### Work required
Quote verbatim the span of lines that begins the listing below and closes with the line containing "for a material's".

### Data excerpt

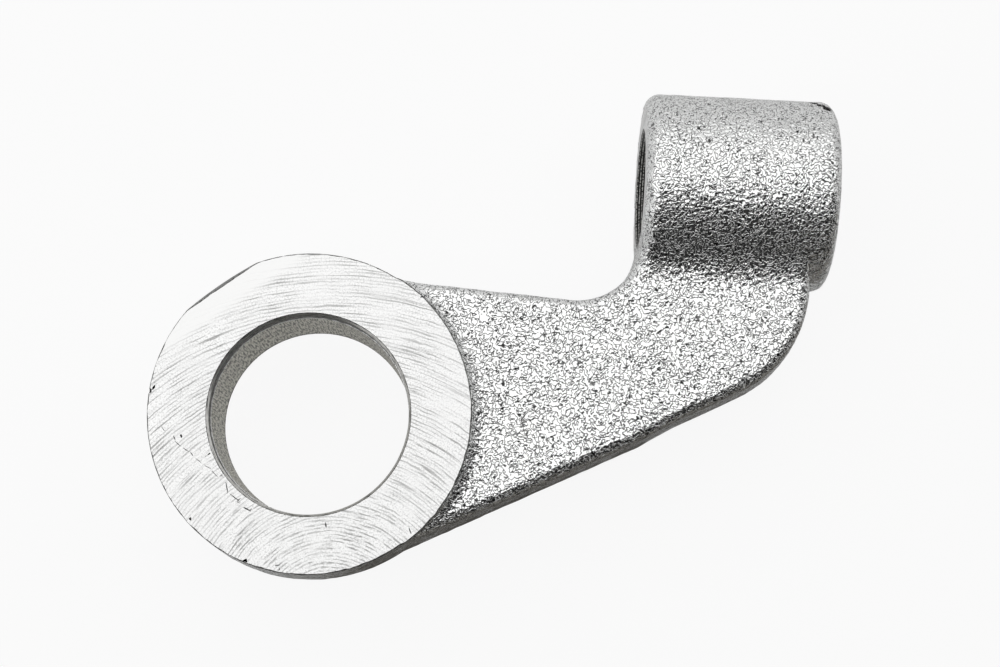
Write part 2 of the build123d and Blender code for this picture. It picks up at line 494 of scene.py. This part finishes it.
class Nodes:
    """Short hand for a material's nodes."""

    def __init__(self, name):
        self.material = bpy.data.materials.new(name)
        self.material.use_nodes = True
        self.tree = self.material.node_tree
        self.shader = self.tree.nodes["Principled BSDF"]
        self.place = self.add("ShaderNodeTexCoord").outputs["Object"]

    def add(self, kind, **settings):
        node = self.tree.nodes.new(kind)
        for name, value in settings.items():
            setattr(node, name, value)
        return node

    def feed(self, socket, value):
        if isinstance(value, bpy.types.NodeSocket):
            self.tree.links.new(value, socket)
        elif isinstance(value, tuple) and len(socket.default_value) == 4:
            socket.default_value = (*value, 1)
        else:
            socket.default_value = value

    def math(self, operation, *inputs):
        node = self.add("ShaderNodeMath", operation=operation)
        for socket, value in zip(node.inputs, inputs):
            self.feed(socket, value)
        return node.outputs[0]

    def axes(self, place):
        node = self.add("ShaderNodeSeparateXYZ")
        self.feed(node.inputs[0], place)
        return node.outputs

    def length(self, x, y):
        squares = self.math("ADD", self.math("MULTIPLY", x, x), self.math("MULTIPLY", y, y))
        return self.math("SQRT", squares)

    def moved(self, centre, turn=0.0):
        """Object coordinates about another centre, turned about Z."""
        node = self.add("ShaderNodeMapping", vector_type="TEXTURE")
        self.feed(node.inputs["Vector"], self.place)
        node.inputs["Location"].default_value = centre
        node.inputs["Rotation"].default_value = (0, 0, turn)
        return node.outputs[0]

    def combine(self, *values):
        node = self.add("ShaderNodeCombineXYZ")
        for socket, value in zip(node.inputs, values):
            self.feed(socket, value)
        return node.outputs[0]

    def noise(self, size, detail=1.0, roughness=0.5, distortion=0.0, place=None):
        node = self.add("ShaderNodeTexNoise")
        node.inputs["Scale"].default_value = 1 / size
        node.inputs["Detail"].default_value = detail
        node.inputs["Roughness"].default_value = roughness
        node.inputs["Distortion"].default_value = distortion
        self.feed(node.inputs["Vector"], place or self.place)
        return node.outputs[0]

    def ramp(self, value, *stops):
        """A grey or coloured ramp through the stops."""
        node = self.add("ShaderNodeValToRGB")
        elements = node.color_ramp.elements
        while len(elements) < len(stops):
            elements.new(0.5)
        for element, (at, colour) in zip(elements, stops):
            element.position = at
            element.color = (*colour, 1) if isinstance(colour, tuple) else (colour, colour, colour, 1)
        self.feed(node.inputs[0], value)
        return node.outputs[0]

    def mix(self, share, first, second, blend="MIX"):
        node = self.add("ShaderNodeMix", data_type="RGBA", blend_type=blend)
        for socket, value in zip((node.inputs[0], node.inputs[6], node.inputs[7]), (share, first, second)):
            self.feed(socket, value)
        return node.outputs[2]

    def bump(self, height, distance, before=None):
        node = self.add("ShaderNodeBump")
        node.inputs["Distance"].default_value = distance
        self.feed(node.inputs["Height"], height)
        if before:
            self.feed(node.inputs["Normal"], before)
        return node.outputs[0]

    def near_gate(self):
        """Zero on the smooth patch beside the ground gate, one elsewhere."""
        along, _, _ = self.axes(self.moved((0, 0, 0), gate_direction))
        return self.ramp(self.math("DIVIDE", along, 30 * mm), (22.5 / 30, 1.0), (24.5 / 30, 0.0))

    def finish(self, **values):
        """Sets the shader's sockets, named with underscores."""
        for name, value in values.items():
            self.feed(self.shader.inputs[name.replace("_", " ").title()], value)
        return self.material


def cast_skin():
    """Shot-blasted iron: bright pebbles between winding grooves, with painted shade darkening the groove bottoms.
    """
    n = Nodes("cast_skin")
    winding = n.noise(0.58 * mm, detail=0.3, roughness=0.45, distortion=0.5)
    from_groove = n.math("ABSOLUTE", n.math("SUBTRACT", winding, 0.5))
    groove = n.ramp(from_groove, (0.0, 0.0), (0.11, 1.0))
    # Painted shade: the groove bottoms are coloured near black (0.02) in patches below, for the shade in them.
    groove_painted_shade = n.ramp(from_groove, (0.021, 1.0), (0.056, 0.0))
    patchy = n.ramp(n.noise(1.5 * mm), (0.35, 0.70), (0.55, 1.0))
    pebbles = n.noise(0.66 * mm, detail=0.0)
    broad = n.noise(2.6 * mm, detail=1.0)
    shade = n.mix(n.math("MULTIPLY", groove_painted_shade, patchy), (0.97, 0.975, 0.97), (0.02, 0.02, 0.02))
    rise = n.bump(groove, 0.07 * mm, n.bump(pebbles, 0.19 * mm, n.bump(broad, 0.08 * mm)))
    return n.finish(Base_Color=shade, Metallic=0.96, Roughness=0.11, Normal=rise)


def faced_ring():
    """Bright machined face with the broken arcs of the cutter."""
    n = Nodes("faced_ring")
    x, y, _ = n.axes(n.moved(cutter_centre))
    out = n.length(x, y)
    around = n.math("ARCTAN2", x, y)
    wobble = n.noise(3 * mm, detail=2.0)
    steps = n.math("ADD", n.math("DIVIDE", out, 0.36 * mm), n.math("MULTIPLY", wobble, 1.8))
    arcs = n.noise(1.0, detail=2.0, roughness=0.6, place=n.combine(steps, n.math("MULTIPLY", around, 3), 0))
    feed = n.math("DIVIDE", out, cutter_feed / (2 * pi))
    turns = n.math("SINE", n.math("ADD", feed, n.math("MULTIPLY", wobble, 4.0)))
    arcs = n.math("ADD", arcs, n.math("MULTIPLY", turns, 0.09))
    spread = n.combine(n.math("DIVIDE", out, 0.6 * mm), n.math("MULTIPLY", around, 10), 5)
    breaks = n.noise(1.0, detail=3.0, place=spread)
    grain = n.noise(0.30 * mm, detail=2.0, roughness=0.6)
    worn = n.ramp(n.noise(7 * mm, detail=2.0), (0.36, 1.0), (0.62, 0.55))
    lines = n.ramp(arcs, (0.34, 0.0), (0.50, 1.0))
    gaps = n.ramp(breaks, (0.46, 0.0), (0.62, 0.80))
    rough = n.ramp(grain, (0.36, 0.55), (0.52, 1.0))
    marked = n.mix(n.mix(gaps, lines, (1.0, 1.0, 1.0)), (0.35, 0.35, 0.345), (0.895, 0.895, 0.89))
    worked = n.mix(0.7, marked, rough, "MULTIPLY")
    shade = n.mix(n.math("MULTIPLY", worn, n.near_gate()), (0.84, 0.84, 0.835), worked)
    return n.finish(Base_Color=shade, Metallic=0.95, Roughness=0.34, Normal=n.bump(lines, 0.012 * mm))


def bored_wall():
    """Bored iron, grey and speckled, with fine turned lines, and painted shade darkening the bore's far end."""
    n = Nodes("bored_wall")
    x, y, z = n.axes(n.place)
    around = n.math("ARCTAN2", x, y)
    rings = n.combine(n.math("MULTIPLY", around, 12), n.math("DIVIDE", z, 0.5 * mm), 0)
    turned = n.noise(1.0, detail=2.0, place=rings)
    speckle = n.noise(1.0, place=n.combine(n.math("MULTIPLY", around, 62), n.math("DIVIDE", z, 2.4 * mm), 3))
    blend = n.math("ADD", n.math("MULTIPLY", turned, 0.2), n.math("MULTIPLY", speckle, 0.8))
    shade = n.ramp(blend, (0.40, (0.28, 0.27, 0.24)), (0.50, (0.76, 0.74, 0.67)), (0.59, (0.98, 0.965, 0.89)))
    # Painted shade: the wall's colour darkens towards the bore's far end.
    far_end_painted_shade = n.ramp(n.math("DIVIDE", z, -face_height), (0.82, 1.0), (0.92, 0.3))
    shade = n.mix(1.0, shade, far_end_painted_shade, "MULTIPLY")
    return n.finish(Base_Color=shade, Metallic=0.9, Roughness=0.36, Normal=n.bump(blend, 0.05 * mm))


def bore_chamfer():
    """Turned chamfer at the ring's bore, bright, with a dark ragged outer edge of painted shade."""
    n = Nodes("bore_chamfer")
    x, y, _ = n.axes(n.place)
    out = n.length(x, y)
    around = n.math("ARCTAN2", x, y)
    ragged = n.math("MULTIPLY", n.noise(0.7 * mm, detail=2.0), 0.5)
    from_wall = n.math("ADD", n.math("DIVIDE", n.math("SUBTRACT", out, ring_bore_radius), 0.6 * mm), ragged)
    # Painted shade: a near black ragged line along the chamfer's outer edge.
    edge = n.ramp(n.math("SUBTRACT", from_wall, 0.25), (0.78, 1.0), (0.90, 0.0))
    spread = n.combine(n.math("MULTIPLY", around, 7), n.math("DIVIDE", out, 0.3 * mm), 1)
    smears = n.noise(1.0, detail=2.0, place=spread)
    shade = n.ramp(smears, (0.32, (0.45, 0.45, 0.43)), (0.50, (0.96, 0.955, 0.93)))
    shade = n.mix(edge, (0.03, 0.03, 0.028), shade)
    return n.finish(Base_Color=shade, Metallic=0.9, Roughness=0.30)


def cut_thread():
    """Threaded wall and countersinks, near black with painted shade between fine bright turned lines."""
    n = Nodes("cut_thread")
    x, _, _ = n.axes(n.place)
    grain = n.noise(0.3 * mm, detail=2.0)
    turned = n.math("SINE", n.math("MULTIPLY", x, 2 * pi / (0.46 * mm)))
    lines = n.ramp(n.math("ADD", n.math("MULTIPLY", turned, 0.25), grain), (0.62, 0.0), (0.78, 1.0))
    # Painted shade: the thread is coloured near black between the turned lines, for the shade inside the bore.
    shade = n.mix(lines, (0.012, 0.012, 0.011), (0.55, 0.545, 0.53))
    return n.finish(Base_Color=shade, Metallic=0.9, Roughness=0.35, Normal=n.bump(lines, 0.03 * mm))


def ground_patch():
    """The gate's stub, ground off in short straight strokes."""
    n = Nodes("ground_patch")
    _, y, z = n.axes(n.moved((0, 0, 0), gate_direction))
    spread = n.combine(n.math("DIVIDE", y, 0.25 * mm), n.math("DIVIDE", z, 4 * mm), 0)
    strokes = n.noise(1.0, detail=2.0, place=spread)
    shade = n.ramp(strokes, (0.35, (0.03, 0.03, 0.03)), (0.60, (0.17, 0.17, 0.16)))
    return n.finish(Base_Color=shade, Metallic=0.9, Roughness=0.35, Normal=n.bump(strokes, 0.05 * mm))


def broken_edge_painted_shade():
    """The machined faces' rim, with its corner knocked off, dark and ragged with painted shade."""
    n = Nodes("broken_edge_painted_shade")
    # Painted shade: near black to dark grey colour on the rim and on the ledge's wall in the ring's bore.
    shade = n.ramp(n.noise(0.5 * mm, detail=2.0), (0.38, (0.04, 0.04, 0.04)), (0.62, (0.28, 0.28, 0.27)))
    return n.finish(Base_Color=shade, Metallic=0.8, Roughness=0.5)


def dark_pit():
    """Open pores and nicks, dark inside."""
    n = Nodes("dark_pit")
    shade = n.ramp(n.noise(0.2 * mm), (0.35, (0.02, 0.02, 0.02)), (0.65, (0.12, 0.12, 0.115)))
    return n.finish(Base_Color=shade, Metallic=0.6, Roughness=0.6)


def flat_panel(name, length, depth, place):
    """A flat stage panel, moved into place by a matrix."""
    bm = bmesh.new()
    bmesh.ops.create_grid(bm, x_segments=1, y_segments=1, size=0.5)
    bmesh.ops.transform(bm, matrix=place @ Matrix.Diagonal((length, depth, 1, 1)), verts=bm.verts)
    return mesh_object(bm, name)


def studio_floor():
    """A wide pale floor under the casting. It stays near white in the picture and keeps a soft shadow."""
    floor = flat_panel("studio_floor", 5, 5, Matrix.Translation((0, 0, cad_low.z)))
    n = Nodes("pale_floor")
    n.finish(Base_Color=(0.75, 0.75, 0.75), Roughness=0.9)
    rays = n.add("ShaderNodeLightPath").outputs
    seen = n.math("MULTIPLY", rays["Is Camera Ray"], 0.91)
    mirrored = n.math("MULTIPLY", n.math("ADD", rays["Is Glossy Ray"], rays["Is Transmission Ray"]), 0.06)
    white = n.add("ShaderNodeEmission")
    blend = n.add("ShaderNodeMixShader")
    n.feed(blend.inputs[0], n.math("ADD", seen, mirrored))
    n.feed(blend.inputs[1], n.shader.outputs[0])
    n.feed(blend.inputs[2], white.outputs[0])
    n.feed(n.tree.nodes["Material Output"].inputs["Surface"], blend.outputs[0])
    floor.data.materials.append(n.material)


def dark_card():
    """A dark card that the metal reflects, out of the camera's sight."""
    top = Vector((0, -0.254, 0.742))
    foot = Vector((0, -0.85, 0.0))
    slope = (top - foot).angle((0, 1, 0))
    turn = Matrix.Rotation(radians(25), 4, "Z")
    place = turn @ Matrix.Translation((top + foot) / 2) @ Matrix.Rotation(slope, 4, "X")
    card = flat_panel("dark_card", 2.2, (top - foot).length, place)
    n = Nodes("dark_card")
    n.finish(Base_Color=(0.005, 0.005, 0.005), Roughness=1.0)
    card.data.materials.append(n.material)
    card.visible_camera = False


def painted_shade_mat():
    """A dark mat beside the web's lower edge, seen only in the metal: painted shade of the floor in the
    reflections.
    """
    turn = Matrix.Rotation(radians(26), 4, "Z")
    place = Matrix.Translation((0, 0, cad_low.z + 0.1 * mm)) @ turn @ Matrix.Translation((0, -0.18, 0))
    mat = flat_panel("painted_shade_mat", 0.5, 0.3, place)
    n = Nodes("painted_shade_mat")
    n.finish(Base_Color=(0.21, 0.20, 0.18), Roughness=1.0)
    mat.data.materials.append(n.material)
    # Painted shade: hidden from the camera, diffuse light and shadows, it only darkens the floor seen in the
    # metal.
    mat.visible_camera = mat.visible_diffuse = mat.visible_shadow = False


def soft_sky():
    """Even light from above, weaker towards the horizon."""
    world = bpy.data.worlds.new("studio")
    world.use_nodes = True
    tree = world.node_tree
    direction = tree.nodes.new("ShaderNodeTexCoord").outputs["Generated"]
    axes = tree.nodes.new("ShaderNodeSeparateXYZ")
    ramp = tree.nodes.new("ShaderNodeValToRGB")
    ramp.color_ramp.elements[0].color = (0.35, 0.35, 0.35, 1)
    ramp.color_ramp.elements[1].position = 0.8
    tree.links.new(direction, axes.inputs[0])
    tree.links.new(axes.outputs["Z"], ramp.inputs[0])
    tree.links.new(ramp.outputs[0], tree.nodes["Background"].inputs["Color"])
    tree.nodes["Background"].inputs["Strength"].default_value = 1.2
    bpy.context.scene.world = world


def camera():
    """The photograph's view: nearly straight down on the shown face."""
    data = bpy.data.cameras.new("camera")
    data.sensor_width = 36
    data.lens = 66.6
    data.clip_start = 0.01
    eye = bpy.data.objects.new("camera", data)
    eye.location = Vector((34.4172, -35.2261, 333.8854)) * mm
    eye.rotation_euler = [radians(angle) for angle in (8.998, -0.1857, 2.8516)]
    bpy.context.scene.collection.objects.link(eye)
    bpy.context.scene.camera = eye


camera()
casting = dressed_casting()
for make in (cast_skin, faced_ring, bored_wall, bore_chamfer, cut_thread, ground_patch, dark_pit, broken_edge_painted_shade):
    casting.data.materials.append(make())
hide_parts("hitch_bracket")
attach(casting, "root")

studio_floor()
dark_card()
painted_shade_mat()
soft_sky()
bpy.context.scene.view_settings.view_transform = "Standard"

### Expected output
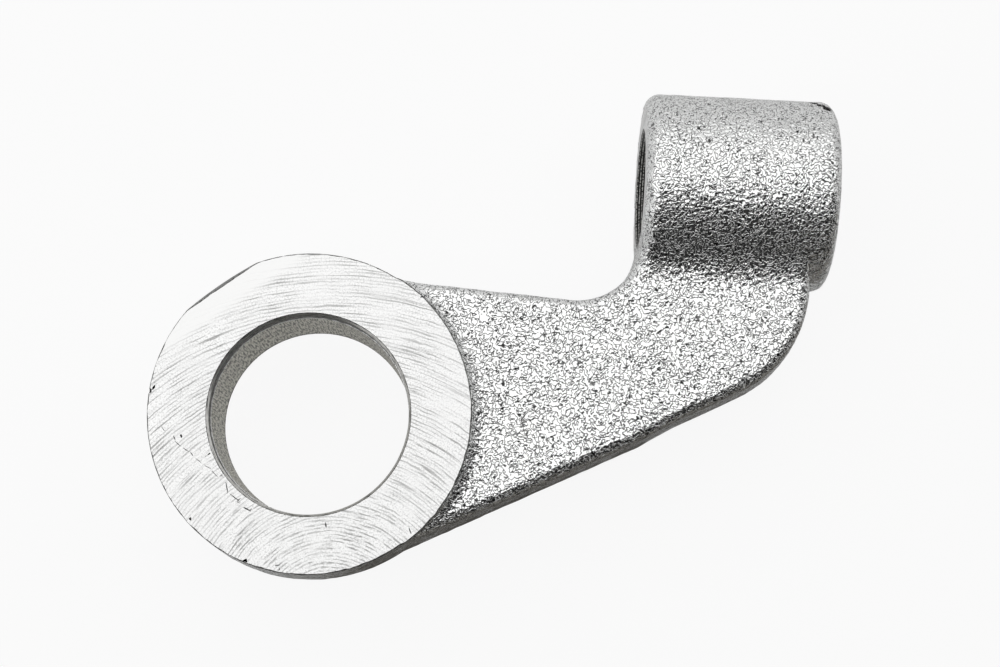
Write part 2 of the build123d and Blender code for this picture. It picks up at line 494 of scene.py. This part finishes it.
class Nodes:
    """Short hand for a material's nodes."""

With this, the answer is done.